I doubt you can use re0 stuff at same time with wlan0 without some extra work (bridge, etc.).

Put re0 down and try again with dhclient on wlan0.


----------



## ZmAY (Mar 4, 2011)

It is working now yes, but not good. Pages are opening slowly or acually not, need to go to the same address like 3, 4 times before is shown... but signal is good?


----------



## richardpl (Mar 4, 2011)

Is it just resolving slowly or data transfer is slow? Is it still slow if you disable encryption on AP and client?

If you want to pick more advanced stuff (newer NDISulator), check https://github.com/richardpl/NDISulator pick stable branch. You will need FreeBSD source (pick right source, you should already have it - same one you are currently using - 8.2 RELEASE) and just rebuild and reinstall ndis modules and regenerate miniport driver.
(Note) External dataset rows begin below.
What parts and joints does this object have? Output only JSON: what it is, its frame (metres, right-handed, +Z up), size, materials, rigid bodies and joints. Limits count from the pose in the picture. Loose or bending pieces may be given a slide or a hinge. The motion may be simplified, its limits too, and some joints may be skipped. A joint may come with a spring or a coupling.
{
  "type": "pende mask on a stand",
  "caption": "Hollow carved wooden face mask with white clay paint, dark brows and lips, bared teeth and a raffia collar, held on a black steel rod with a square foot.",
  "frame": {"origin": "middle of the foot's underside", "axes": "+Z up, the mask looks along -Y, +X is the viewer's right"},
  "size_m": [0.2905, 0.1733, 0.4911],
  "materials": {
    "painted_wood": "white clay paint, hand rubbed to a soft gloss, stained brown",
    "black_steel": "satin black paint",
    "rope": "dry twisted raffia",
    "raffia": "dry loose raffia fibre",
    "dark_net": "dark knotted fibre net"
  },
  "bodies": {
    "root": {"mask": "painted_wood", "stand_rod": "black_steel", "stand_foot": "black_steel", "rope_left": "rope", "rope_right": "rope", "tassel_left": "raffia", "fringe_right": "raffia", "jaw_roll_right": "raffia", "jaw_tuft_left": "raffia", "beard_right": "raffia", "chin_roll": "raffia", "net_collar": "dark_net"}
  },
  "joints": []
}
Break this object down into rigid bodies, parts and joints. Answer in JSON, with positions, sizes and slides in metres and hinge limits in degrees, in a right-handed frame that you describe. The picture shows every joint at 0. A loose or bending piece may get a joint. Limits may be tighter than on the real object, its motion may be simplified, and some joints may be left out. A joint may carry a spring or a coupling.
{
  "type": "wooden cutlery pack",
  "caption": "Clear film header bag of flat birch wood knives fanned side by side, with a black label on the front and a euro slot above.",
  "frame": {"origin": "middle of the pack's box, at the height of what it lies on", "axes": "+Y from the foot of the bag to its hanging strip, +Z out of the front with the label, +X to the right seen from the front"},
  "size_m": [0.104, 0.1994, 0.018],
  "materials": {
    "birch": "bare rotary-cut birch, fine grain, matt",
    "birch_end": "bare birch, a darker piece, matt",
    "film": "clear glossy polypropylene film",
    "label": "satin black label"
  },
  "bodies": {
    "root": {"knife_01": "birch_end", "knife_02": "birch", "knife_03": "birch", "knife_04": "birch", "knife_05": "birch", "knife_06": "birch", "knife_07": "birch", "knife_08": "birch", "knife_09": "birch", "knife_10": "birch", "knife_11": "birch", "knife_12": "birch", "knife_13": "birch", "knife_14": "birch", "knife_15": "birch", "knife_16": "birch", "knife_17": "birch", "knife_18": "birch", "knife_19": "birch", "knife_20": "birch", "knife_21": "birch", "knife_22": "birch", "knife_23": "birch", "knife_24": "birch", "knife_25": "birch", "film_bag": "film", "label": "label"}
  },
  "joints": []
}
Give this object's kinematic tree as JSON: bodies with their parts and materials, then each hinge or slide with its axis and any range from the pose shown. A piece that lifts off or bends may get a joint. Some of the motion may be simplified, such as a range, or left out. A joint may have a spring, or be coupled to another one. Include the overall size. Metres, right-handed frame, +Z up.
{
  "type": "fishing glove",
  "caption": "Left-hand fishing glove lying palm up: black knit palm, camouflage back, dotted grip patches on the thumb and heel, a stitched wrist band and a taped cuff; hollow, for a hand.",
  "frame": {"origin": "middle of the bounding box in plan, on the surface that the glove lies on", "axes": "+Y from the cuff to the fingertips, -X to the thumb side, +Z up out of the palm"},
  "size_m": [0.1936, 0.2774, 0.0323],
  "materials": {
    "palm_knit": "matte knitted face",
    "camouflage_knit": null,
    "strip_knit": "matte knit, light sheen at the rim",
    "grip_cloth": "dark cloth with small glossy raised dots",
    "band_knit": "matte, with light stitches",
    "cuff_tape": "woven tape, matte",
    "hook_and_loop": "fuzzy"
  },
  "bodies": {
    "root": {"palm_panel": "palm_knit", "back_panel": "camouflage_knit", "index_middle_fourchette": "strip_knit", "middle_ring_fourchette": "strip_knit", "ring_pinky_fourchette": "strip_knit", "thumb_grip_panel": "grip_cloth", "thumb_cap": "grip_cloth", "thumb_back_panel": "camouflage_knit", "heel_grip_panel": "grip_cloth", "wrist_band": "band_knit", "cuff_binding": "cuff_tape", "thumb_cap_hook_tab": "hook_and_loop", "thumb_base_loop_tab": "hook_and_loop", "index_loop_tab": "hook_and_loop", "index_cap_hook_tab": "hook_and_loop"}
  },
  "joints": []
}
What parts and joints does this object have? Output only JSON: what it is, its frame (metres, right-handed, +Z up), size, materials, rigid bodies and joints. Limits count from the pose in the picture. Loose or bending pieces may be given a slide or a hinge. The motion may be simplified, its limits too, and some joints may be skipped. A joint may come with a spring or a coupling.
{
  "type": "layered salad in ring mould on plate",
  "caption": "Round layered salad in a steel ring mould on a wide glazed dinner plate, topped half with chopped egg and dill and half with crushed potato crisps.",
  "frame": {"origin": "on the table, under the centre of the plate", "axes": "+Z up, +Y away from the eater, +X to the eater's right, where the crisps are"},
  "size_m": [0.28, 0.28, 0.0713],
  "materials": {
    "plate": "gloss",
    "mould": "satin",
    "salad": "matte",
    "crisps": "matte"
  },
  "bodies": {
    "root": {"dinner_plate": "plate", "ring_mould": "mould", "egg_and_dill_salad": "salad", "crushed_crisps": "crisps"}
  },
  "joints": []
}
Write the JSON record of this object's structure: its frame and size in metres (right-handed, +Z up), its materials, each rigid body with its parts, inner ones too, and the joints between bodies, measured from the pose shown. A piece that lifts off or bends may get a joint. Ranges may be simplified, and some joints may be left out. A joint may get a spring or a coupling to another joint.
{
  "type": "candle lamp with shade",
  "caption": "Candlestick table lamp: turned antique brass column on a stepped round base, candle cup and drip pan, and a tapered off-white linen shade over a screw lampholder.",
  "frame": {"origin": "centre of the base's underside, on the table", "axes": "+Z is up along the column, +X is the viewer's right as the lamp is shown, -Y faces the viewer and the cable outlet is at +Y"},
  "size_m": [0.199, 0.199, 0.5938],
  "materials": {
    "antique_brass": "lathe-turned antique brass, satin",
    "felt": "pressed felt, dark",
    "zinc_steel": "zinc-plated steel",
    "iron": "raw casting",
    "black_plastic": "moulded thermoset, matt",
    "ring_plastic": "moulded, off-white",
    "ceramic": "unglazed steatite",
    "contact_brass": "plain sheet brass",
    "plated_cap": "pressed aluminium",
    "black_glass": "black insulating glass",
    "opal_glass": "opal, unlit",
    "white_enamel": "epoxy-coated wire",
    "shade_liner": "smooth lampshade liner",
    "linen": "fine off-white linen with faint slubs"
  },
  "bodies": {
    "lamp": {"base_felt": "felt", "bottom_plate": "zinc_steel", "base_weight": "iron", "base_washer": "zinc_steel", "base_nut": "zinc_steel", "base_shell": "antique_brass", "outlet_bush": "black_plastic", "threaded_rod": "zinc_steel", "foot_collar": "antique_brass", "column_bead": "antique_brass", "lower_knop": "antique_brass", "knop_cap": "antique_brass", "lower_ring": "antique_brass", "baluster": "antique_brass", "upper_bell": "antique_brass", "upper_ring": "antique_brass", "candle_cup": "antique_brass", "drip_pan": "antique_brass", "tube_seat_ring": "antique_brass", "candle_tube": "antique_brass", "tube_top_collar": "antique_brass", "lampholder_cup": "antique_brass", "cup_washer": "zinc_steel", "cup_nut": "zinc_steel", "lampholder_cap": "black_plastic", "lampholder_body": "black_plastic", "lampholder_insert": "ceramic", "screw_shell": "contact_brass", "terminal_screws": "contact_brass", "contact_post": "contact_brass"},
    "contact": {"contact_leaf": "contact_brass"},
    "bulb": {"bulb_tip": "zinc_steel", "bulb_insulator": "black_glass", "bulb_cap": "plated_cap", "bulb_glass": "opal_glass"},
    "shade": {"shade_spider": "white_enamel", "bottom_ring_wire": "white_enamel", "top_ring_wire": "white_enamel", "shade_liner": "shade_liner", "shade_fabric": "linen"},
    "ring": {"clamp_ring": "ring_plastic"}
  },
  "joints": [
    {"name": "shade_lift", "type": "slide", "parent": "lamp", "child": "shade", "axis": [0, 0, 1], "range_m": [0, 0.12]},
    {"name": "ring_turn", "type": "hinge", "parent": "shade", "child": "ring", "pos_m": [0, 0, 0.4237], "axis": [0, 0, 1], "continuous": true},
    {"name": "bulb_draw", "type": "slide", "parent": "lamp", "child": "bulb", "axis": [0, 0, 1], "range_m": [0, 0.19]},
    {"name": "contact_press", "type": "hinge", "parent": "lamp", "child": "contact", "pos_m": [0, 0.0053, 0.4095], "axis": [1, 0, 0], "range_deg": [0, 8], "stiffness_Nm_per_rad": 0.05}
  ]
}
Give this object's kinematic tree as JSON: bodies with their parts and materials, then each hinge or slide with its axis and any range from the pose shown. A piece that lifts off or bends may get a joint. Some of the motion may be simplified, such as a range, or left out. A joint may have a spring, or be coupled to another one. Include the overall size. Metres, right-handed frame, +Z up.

On already mentioned link is Wiki page with some more documentation.


----------



## ZmAY (Mar 4, 2011)

http://pastebin.com/pv4ACjHp


----------



## richardpl (Mar 4, 2011)

I already said to use stable branch. master branch is for CURRENT - you are not using CURRENT.


----------



## ZmAY (Mar 4, 2011)

Ok, i did what u said, but there is no difference. Resolving works fine but data transfer is slow, with or without encryption. Page is resolved in a second, but then it will not transfer or really slow.


----------



## richardpl (Mar 4, 2011)

How big is CPU usage when uploading/downloading? Give output of `% vmstat -m | grep ndis`.
What happens if you change country and txpower: ifconfig(8)?


----------



## ZmAY (Mar 4, 2011)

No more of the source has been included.